It is natural born, live and died. Parent gave children lives. Parents done their best of raising children. It is the adult turn to live their lives find a girlfriend/boyfriend and have kids. Anyone needs to look forward for next chapters. Adults could have at least stay connected with a person in their generation like brothers/sisters. "This is something that is personal and specific to their own individual." These adults can take care of themselves and it is elderly parent's turn to be happy. Adults and their children do not want to be babied by their elderly parent. Grandparents are not their burden anyway. It is too much values. These adults either prefer to be more closed to someone in their generation, or solitary type. Some adults tend to be individualistic or liberal. As long as adults have no disability and narcissists in a healthy way. P.S do not put negative comments about my argument.
After all the time spent raising a child and giving him/her shelter, food, care and enstilling the values necessary for a child to succeed in the world an adult should feel inclined to visit their elderly parent out of gratitude if not love. You speak of elderly parents being a taker in ones life with "grandparents being a burden" this is not the case, grandparents have a wealth of knowledge that can be shared to a grandchild or a son or daughter and as is often the case elderly parents are seen as friends and not just family. Given that we are beings of which empathy and social connectivity are intrinsic and necessary in our lives adults SHOULD visit their elderly parents. As to your whole arguement could you please clarify?
No it should not that has to do with religion. If elderly parents force them to, then they had children fr a wrong reasons. These adults should not have expectation from elderly parents. Just because parent spent the time on raising a child, it does not mean adult has to visit them. Elderly parents and Grandparents can annoy their grown children or grand children. Elderly parents cannot be in their whole life.
Also elderly parent has view adult children as minors. If elderly parent force them to visit, they still use them as minors or semi slave. Also it violates person's freedom. The more grown children visit them, the more elderly parent feel that they want to see grown children. That is more like an autocratic country, instead of democracy. Grandparents could interfere adult children's decision making even on adult children's son, for example grandparents control adult children decisions for the holidays. or worse grandparents speak negatively about their grown children and grandchildren. Government/business should not have any affairs on interfering on persons decision even if a person has forbid elderly parent or grandparent visitation. Grandparents should not have automatic access to grandchildren. This is about adult children are being independent and happy.

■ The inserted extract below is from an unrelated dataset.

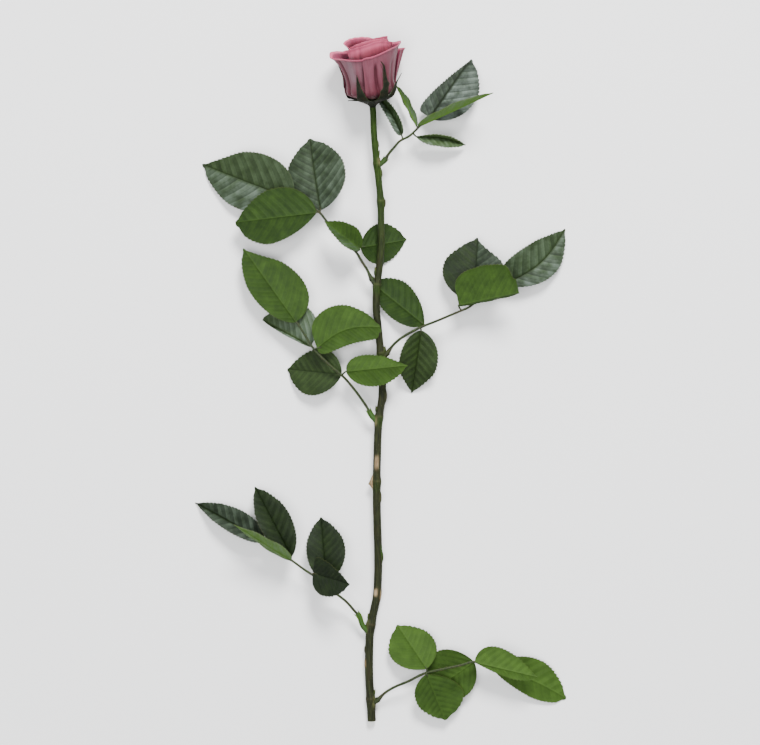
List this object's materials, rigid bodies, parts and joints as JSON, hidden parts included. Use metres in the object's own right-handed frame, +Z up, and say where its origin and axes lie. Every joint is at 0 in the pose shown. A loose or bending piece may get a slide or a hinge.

Just because parents spent all that time raising a child it does not mean a child has to visit their elderly parents. Visiting elderly parents does not make any difference. They must Consider a positive point on your adult children discards and become independent, such as lessen phone bill, lessen stress to care for children, lessen the size of a laundry. Adult children disowning you do not hurt you if you think carefully. It does not mean adult children do hate their elderly parent, they still like their parent. Elderly parents could have learn how to live without it, be happy and die happy without them. Elderly parent should stop trying to reconnect with them, stop setting up an organization to chase them, otherwise they'll make it harder than it suppose to be. Respect boundaries of Adult children. There are people discarding their parent anywhere in the world. Especially if parent has assaulting their own children. Grandparents were not even exist in paleolithic age anyway. If elderly parent disown their grown children it means the elderly parent are different that they wants to set their children independent happily.